Reproduce the entries below in full, word for word.
# START OF SUPPLIED MATERIAL
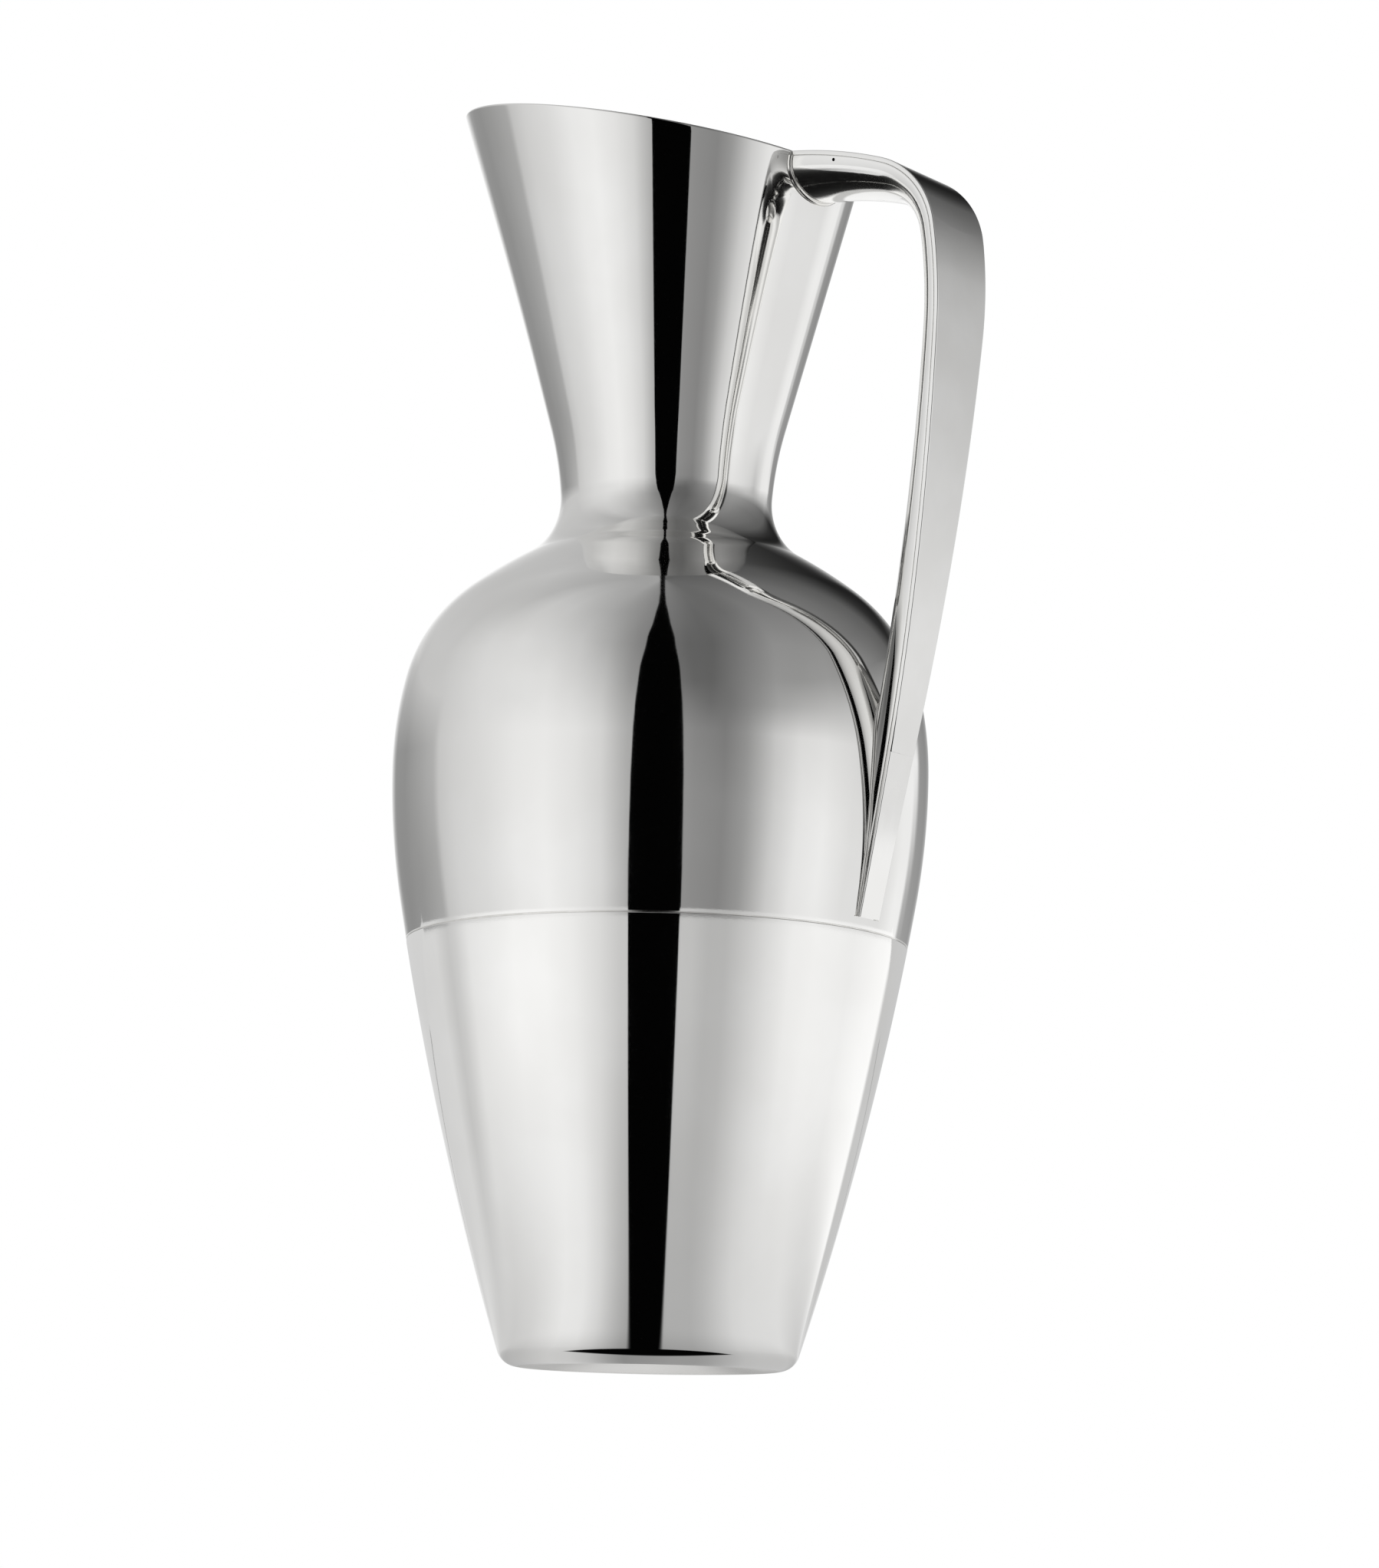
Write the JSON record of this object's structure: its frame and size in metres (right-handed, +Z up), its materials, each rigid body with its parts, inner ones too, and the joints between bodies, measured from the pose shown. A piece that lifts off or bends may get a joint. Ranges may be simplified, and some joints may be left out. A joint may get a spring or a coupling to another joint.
{
  "type": "water pitcher",
  "caption": "Polished silver water pitcher: tapered cup and pear-shaped upper half joined at a seam, flared mouth with a small spout, hollow strap handle.",
  "frame": {"origin": "on the body's axis at the plane the standing ring rests on", "axes": "+Z up along the body's axis, +X towards the handle, -X towards the spout, Y across; mirror plane Y = 0"},
  "size_m": [0.1473, 0.1274, 0.306],
  "materials": {
    "body_silver": "mirror-polished silver with very fine buffing marks",
    "handle_silver": "polished silver, buffed along its length, slightly softer than the body",
    "inner_silver": "satin silver, left from the spinning lathe",
    "solder_silver": "silver solder, hairline fillets, buffed but a little duller"
  },
  "bodies": {
    "root": {"lower_body": "body_silver", "upper_body": "body_silver", "seam_lap_band": "inner_silver", "seam_solder": "solder_silver", "handle_outer_plate": "handle_silver", "handle_inner_shell": "handle_silver", "handle_root_collar": "solder_silver", "handle_foot_collar": "solder_silver"}
  },
  "joints": []
}
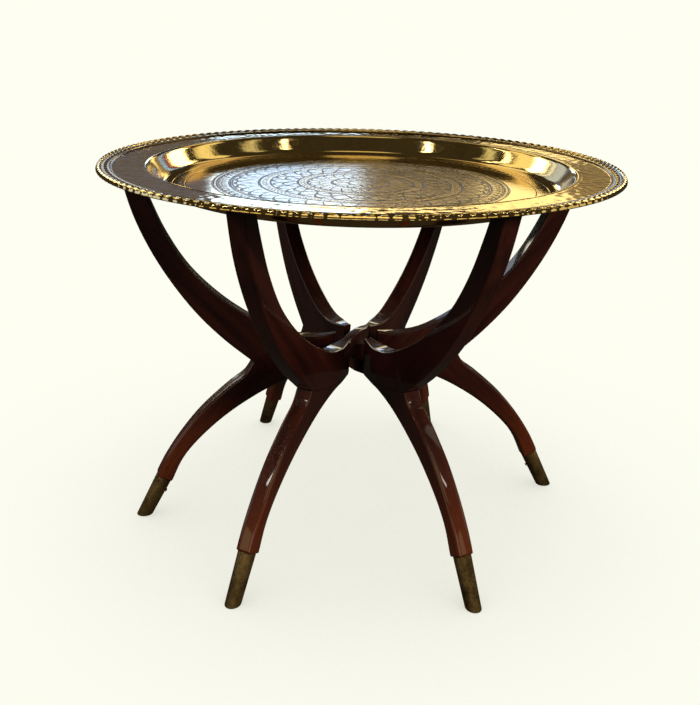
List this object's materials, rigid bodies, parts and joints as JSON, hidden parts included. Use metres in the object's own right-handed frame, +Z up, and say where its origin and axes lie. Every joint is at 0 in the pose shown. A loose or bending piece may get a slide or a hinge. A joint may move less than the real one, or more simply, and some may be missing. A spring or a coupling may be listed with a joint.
{
  "type": "tray table",
  "caption": "Round brass tray with a shallow engraved well, resting on a folding wooden stand of curved arms and legs with brass ferrules.",
  "frame": {"origin": "on the floor, under the tray's centre", "axes": "+Z up through the tray's centre and the pivot bolt; -Y towards the viewer, +X to the viewer's right"},
  "size_m": [0.584, 0.584, 0.4358],
  "materials": {
    "polished_brass": "polished sheet brass with an engraved floor and a lightly hammered rim",
    "dark_wood": "dark red-brown hardwood under glossy lacquer",
    "aged_brass": "dull tarnished brass",
    "pale_wood": "bare turned dowel, glued inside",
    "steel": "plain steel"
  },
  "bodies": {
    "front_left_pair": {"bridge_top": "dark_wood", "arm_back_right": "dark_wood", "leg_back_right": "dark_wood", "ferrule_back_right": "aged_brass", "ferrule_nail_back_right": "aged_brass", "dowel_inner_back_right": "pale_wood", "dowel_outer_back_right": "pale_wood", "arm_front_left": "dark_wood", "leg_front_left": "dark_wood", "ferrule_front_left": "aged_brass", "ferrule_nail_front_left": "aged_brass", "dowel_inner_front_left": "pale_wood", "dowel_outer_front_left": "pale_wood", "pivot_bolt": "steel", "pivot_head_washer": "steel", "pivot_nut": "aged_brass", "spacer_lower": "aged_brass", "spacer_upper": "aged_brass"},
    "side_pair": {"bridge_middle": "dark_wood", "arm_right": "dark_wood", "leg_right": "dark_wood", "ferrule_right": "aged_brass", "ferrule_nail_right": "aged_brass", "dowel_inner_right": "pale_wood", "dowel_outer_right": "pale_wood", "arm_left": "dark_wood", "leg_left": "dark_wood", "ferrule_left": "aged_brass", "ferrule_nail_left": "aged_brass", "dowel_inner_left": "pale_wood", "dowel_outer_left": "pale_wood"},
    "front_right_pair": {"bridge_bottom": "dark_wood", "arm_back_left": "dark_wood", "leg_back_left": "dark_wood", "ferrule_back_left": "aged_brass", "ferrule_nail_back_left": "aged_brass", "dowel_inner_back_left": "pale_wood", "dowel_outer_back_left": "pale_wood", "arm_front_right": "dark_wood", "leg_front_right": "dark_wood", "ferrule_front_right": "aged_brass", "ferrule_nail_front_right": "aged_brass", "dowel_inner_front_right": "pale_wood", "dowel_outer_front_right": "pale_wood"},
    "tray": {"tray": "polished_brass"}
  },
  "joints": [
    {"name": "fold_side_pair", "type": "hinge", "parent": "front_left_pair", "child": "side_pair", "pos_m": [0, 0, 0.208], "axis": [0, 0, 1], "range_deg": [0, 27]},
    {"name": "fold_front_right_pair", "type": "hinge", "parent": "front_left_pair", "child": "front_right_pair", "pos_m": [0, 0, 0.1916], "axis": [0, 0, 1], "range_deg": [-32, 0]},
    {"name": "tray_lift", "type": "slide", "parent": "front_left_pair", "child": "tray", "axis": [0, 0, 1], "range_m": [0, 0.12]}
  ]
}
# END OF SUPPLIED MATERIAL
TASK OUTPUT ▸
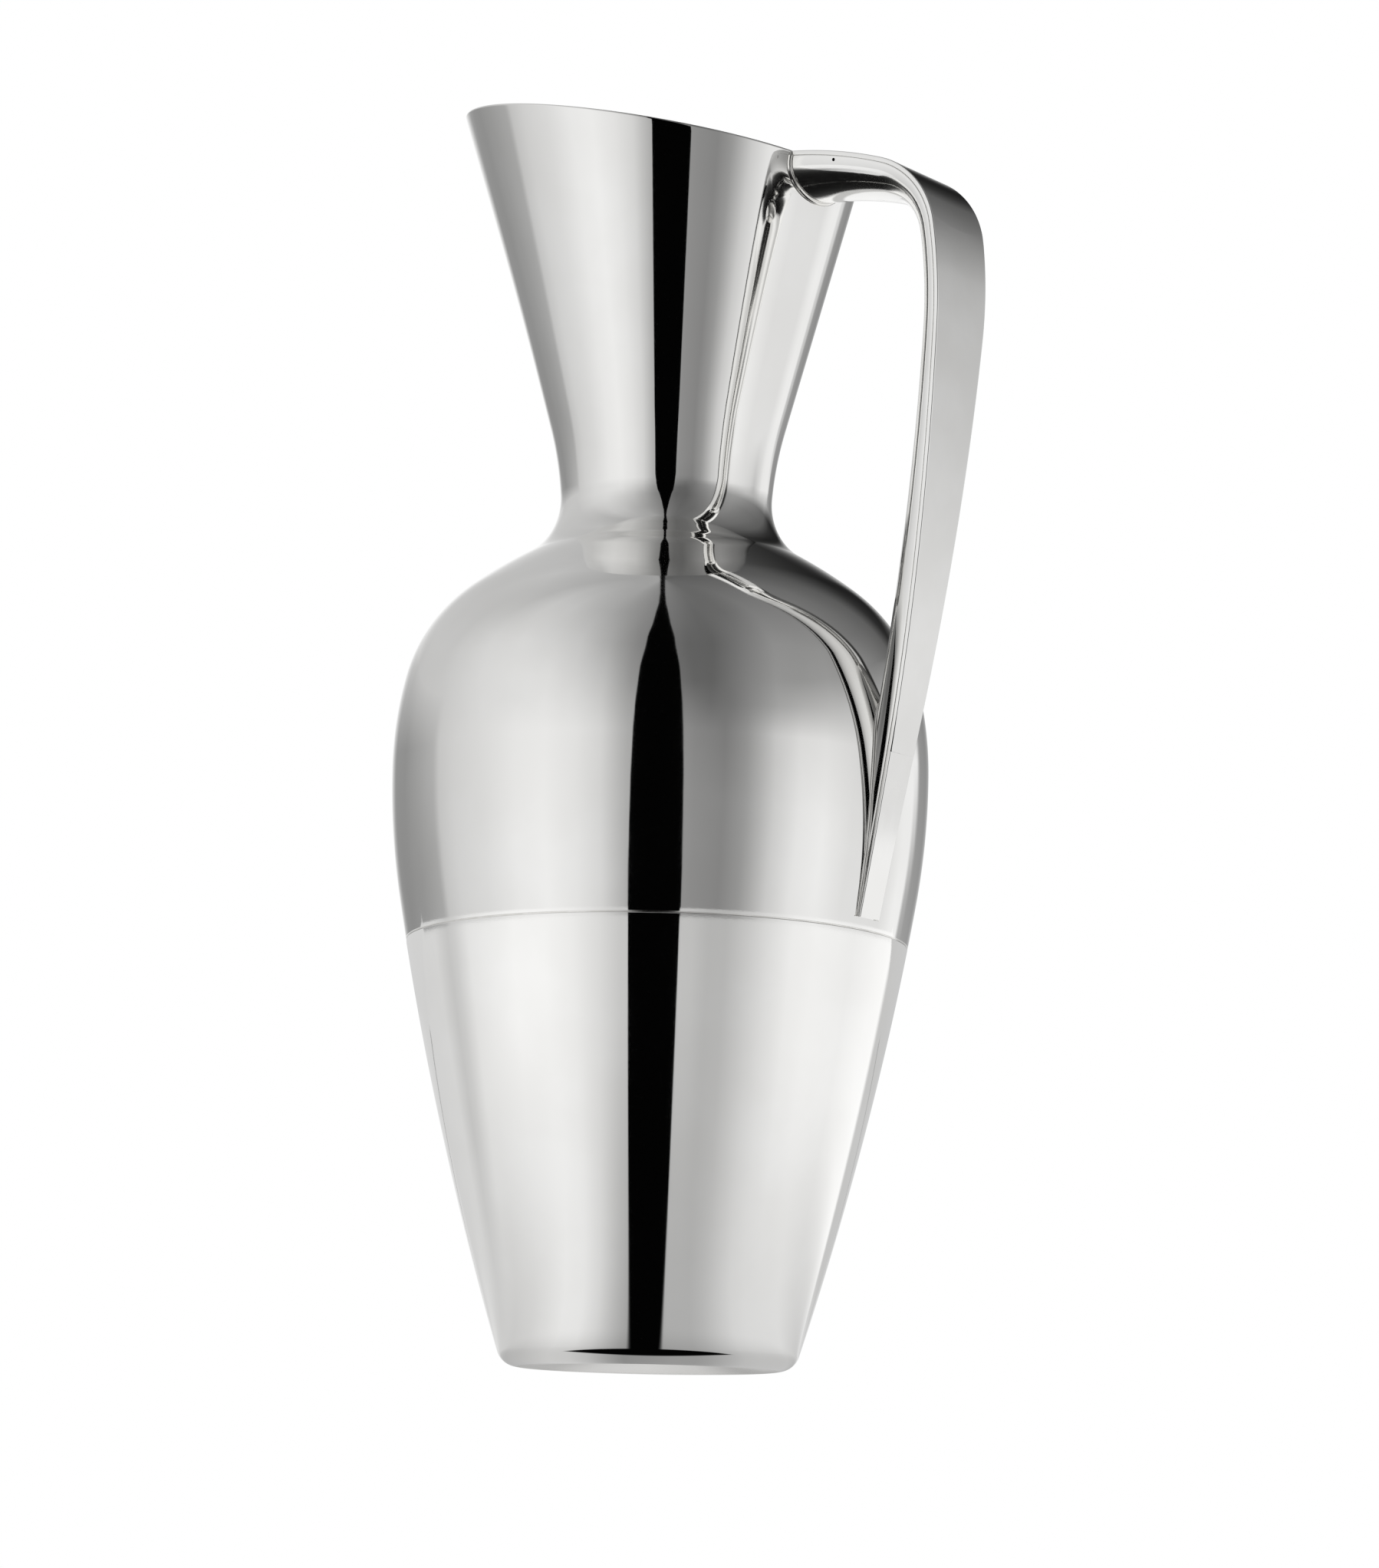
Write the JSON record of this object's structure: its frame and size in metres (right-handed, +Z up), its materials, each rigid body with its parts, inner ones too, and the joints between bodies, measured from the pose shown. A piece that lifts off or bends may get a joint. Ranges may be simplified, and some joints may be left out. A joint may get a spring or a coupling to another joint.
{
  "type": "water pitcher",
  "caption": "Polished silver water pitcher: tapered cup and pear-shaped upper half joined at a seam, flared mouth with a small spout, hollow strap handle.",
  "frame": {"origin": "on the body's axis at the plane the standing ring rests on", "axes": "+Z up along the body's axis, +X towards the handle, -X towards the spout, Y across; mirror plane Y = 0"},
  "size_m": [0.1473, 0.1274, 0.306],
  "materials": {
    "body_silver": "mirror-polished silver with very fine buffing marks",
    "handle_silver": "polished silver, buffed along its length, slightly softer than the body",
    "inner_silver": "satin silver, left from the spinning lathe",
    "solder_silver": "silver solder, hairline fillets, buffed but a little duller"
  },
  "bodies": {
    "root": {"lower_body": "body_silver", "upper_body": "body_silver", "seam_lap_band": "inner_silver", "seam_solder": "solder_silver", "handle_outer_plate": "handle_silver", "handle_inner_shell": "handle_silver", "handle_root_collar": "solder_silver", "handle_foot_collar": "solder_silver"}
  },
  "joints": []
}
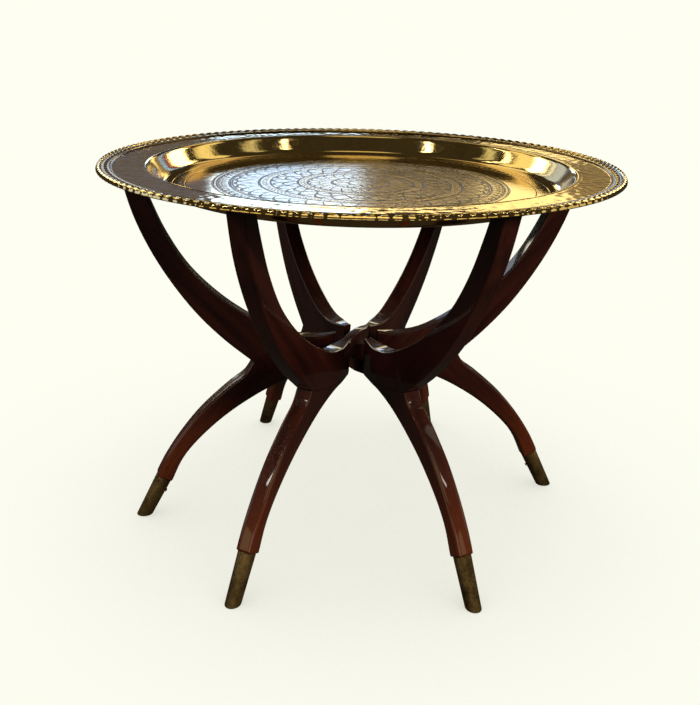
List this object's materials, rigid bodies, parts and joints as JSON, hidden parts included. Use metres in the object's own right-handed frame, +Z up, and say where its origin and axes lie. Every joint is at 0 in the pose shown. A loose or bending piece may get a slide or a hinge. A joint may move less than the real one, or more simply, and some may be missing. A spring or a coupling may be listed with a joint.
{
  "type": "tray table",
  "caption": "Round brass tray with a shallow engraved well, resting on a folding wooden stand of curved arms and legs with brass ferrules.",
  "frame": {"origin": "on the floor, under the tray's centre", "axes": "+Z up through the tray's centre and the pivot bolt; -Y towards the viewer, +X to the viewer's right"},
  "size_m": [0.584, 0.584, 0.4358],
  "materials": {
    "polished_brass": "polished sheet brass with an engraved floor and a lightly hammered rim",
    "dark_wood": "dark red-brown hardwood under glossy lacquer",
    "aged_brass": "dull tarnished brass",
    "pale_wood": "bare turned dowel, glued inside",
    "steel": "plain steel"
  },
  "bodies": {
    "front_left_pair": {"bridge_top": "dark_wood", "arm_back_right": "dark_wood", "leg_back_right": "dark_wood", "ferrule_back_right": "aged_brass", "ferrule_nail_back_right": "aged_brass", "dowel_inner_back_right": "pale_wood", "dowel_outer_back_right": "pale_wood", "arm_front_left": "dark_wood", "leg_front_left": "dark_wood", "ferrule_front_left": "aged_brass", "ferrule_nail_front_left": "aged_brass", "dowel_inner_front_left": "pale_wood", "dowel_outer_front_left": "pale_wood", "pivot_bolt": "steel", "pivot_head_washer": "steel", "pivot_nut": "aged_brass", "spacer_lower": "aged_brass", "spacer_upper": "aged_brass"},
    "side_pair": {"bridge_middle": "dark_wood", "arm_right": "dark_wood", "leg_right": "dark_wood", "ferrule_right": "aged_brass", "ferrule_nail_right": "aged_brass", "dowel_inner_right": "pale_wood", "dowel_outer_right": "pale_wood", "arm_left": "dark_wood", "leg_left": "dark_wood", "ferrule_left": "aged_brass", "ferrule_nail_left": "aged_brass", "dowel_inner_left": "pale_wood", "dowel_outer_left": "pale_wood"},
    "front_right_pair": {"bridge_bottom": "dark_wood", "arm_back_left": "dark_wood", "leg_back_left": "dark_wood", "ferrule_back_left": "aged_brass", "ferrule_nail_back_left": "aged_brass", "dowel_inner_back_left": "pale_wood", "dowel_outer_back_left": "pale_wood", "arm_front_right": "dark_wood", "leg_front_right": "dark_wood", "ferrule_front_right": "aged_brass", "ferrule_nail_front_right": "aged_brass", "dowel_inner_front_right": "pale_wood", "dowel_outer_front_right": "pale_wood"},
    "tray": {"tray": "polished_brass"}
  },
  "joints": [
    {"name": "fold_side_pair", "type": "hinge", "parent": "front_left_pair", "child": "side_pair", "pos_m": [0, 0, 0.208], "axis": [0, 0, 1], "range_deg": [0, 27]},
    {"name": "fold_front_right_pair", "type": "hinge", "parent": "front_left_pair", "child": "front_right_pair", "pos_m": [0, 0, 0.1916], "axis": [0, 0, 1], "range_deg": [-32, 0]},
    {"name": "tray_lift", "type": "slide", "parent": "front_left_pair", "child": "tray", "axis": [0, 0, 1], "range_m": [0, 0.12]}
  ]
}